First of all, Taipower publishes long-term energy plans and domestic energy supply assessments on an annual basis. Over the past two years, the nation's generating equipment transfer capacity rate has ranged between 14.7% and 11.5%. This year the estimated rate is 9.2%. This is the first time in seventeen years it has fallen below 10%. Last year the government repeatedly warned about inadequate power supplies. This year's situation will only be worse. The information issued by Taipower is already crystal clear. The DPP is deliberately being evasive, pretending not to see. Roy S. Lee recently assured the business community that “there will be no power shortages this year". A few days later, upon assuming office, he changed his tune, saying "We cannot guarantee that there will be no power shortages". Cleary he realized the problem was not so simple.
Besides, the Nuclear Energy Commission only recently issued a press release. It said the Number One Nuclear Power Plant, Number One Generator has already undergone "Taiwan Power Company safety checks, confirming its operational safety, and the information has already been made available to the public". In other words, the Nuclear Eneregy Commission has already acknowledged that the Number One Nuclear Power Plant, Number One Generator, is safe and can operated without fear. Yet Nuclear Energy Commission Chairman Hsieh Hsiao-hsin said doubts remain, and the Executive Yuan wants the Nuclear Energy Commission to issue a safety report. What is this, if not flagrant evasion?

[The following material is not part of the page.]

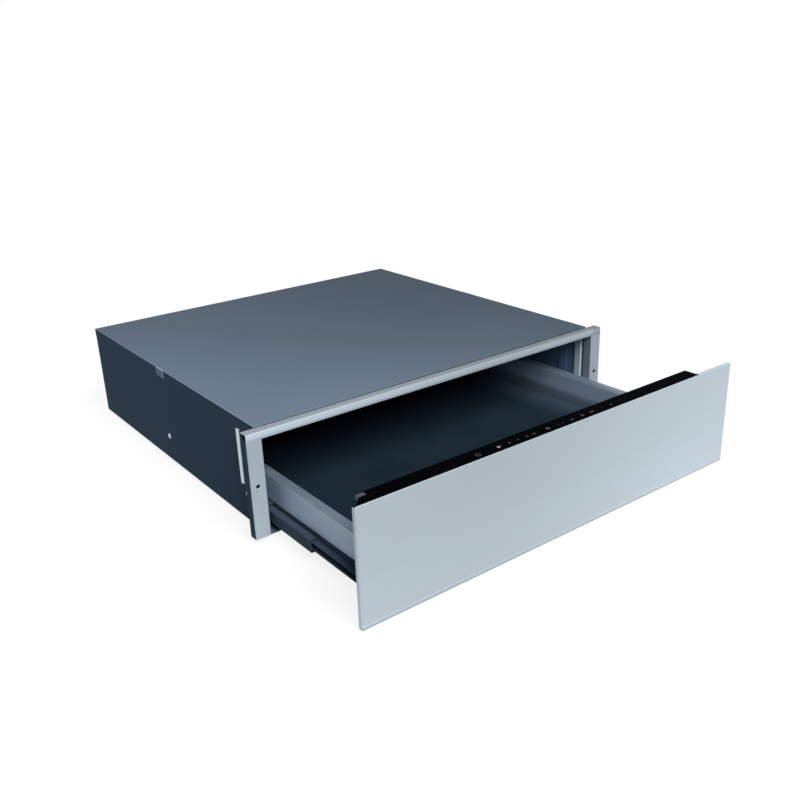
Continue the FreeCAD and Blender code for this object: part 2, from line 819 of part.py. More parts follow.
def fan_impeller():
    """Hub with pitched blades, bored for the motor's shaft."""
    start = fan_mid_y - blade_depth / 2
    end = fan_mid_y + blade_depth / 2
    hub = rod_y(hub_radius, 0, start, end, fan_z)
    pieces = [hub]
    for i in range(blades):
        blade = block(-blade_thickness / 2, blade_thickness / 2, start, end,
                      fan_z + hub_radius - blade_root, fan_z + blade_radius)
        blade.rotate(Vec(0, fan_mid_y, fan_z), Vec(0, 0, 1), blade_pitch)
        blade.rotate(Vec(0, fan_mid_y, fan_z), Vec(0, 1, 0), i * 360 / blades)
        pieces.append(blade)
    bore = rod_y(shaft_radius, 0, fan_front_y, fan_back_y, fan_z)
    return joined(pieces).cut(bore)


def fan_shaft():
    return rod_y(shaft_radius, 0, fan_mid_y - blade_depth / 2, rear_y - motor_floor - shaft_end_gap, fan_z)


def fan_motor():
    """Motor can on the rear panel, bored for the shaft."""
    can = rod_y(motor_radius, 0, motor_front_y, rear_y, fan_z)
    bore = rod_y(shaft_radius + running_clearance, 0, motor_front_y - 1, rear_y - motor_floor, fan_z)
    return can.cut(bore)


nodes["fan_frame"] = fan_frame()
nodes["fan_guard"] = fan_guard()
nodes["fan_impeller"] = fan_impeller()
nodes["fan_shaft"] = fan_shaft()
nodes["fan_motor"] = fan_motor()


# ---- Push-to-open latch --------------------------------------------------------
def latch_body():
    """Block on the rear panel, bored for the plunger and, wider, for its collar and spring."""
    body = block(latch_x - latch_half, latch_x + latch_half, latch_front_y, rear_y,
                 latch_z - latch_half, latch_z + latch_half)
    nose = rod_y(plunger_radius + running_clearance, latch_x, latch_front_y - 1, bore_end_y, latch_z)
    room = rod_y(collar_room, latch_x, latch_front_y + latch_nose, bore_end_y, latch_z)
    return without(body, [nose, room])


def latch_plunger():
    """Round-tipped plunger with a collar that keeps it in the body."""
    stem = rod_y(plunger_radius, latch_x, tip_y + plunger_radius, collar_y + collar_length, latch_z)
    tip = Part.makeSphere(plunger_radius, Vec(latch_x, tip_y + plunger_radius, latch_z))
    collar = rod_y(collar_radius, latch_x, collar_y, collar_y + collar_length, latch_z)
    return joined([stem, tip, collar])


def latch_spring():
    """Coil spring behind the collar: half turns, each tilted so that the coil climbs, swept by a round wire."""
    start = collar_y + collar_length + spring_wire + seam
    length = bore_end_y - spring_wire - seam - start
    radius = collar_radius - 2 * spring_wire
    rise = length / spring_turns / 2
    reach = math.hypot(radius, rise / 2)
    half_turns = []
    for i in range(2 * spring_turns):
        side = radius if i % 2 == 0 else -radius
        bulge = reach if i % 2 == 0 else -reach
        y = start + i * rise
        half_turns.append(Part.Arc(Vec(latch_x + side, y, latch_z),
                                   Vec(latch_x, y + rise / 2, latch_z + bulge),
                                   Vec(latch_x - side, y + rise, latch_z)).toShape())
    ring = Part.Wire(Part.makeCircle(spring_wire, Vec(latch_x + radius, start, latch_z), Vec(0, 0, 1)))
    return Part.Wire(half_turns).makePipeShell([ring], True, True)


nodes["latch_body"] = latch_body()
nodes["latch_plunger"] = latch_plunger()
nodes["latch_spring"] = latch_spring()


# ---- Mains entry ---------------------------------------------------------------
def terminal_box():
    half = terminal_width / 2
    outer = block(terminal_x - half, terminal_x + half, terminal_front_y, rear_y,
                  terminal_floor, terminal_floor + terminal_height)
    hollow = block(terminal_x - half + terminal_wall, terminal_x + half - terminal_wall,
                   terminal_front_y + terminal_wall, rear_y - terminal_wall,
                   terminal_floor + terminal_wall, terminal_floor + terminal_height + 1)
    stand = block(terminal_x - half, terminal_x + half, terminal_front_y, rear_y,
                  underside + sheet, terminal_floor)
    hole = rod_y(gland_radius + hole_clearance, terminal_x, rear_y - 2 * terminal_wall, rear_y + 1, gland_z)
    return without(joined([outer.cut(hollow), stand]), [hole])


def terminal_lid():
    half = terminal_width / 2
    top = terminal_floor + terminal_height
    return block(terminal_x - half, terminal_x + half, terminal_front_y, rear_y, top, top + terminal_wall)


def terminal_block():
    """Three-pole block on the floor of the box."""
    floor_z = terminal_floor + terminal_wall
    half = terminal_block_width / 2
    y0 = terminal_front_y + 2 * terminal_wall
    return block(terminal_x - half, terminal_x + half, y0, y0 + terminal_block_depth,
                 floor_z, gland_z - gland_radius)


def cable_gland():
    """Hollow gland through the rear panel, with its nut inside the box."""
    inside_y = rear_y - terminal_wall - nut_length
    flange_y = lip_y + gland_flange
    stem = rod_y(gland_radius, terminal_x, inside_y, flange_y, gland_z)
    flange = rod_y(gland_flange_radius, terminal_x, lip_y, flange_y, gland_z)
    nose = Part.makeCone(gland_radius, gland_nose_radius, gland_nose,
                         Vec(terminal_x, flange_y, gland_z), Vec(0, 1, 0))
    bore = rod_y(gland_bore_radius, terminal_x, inside_y - 1, flange_y + gland_nose + 1, gland_z)
    body = joined([stem, flange, nose]).cut(bore)
    corners = [Vec(terminal_x + gland_flange_radius * math.cos(math.radians(60 * i)), inside_y,
                   gland_z + gland_flange_radius * math.sin(math.radians(60 * i))) for i in range(7)]
    nut = Part.Face(Part.makePolygon(corners)).extrude(Vec(0, nut_length, 0))
    nut = nut.cut(rod_y(gland_radius, terminal_x, inside_y - 1, rear_y, gland_z))
    return group([body, nut])


nodes["terminal_box"] = terminal_box()
nodes["terminal_lid"] = terminal_lid()
nodes["terminal_block"] = terminal_block()
nodes["cable_gland"] = cable_gland()


# ---- Write one file per node ---------------------------------------------------
os.makedirs("parts", exist_ok=True)
for name, shape in nodes.items():
    shape.exportStep(os.path.join("parts", name + ".step"))
    print(name, len(shape.Solids), shape.isValid(), round(shape.Volume, 1))
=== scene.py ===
import json
from math import cos, pi, radians, sin

import bmesh
import bpy
import numpy as np
from mathutils import Matrix, Vector
from mathutils.geometry import tessellate_polygon


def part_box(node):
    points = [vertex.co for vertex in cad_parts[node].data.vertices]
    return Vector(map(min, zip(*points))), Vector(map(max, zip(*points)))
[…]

Premier Lin is "considering restarting the Number One Nuclear Power Plant, Number One Generator”. This shows he has a clear understanding of the reality of domestic supply. The public must not blame him or mock him for telling the truth. Instead it should applaud him. In fact, those who are taking pot shots at Lin Chuan are reckless fools charging headlong toward a precipice. Energy policy hairpin turns are nothing to fear. The only thing one must fear is energy policy blind alleys.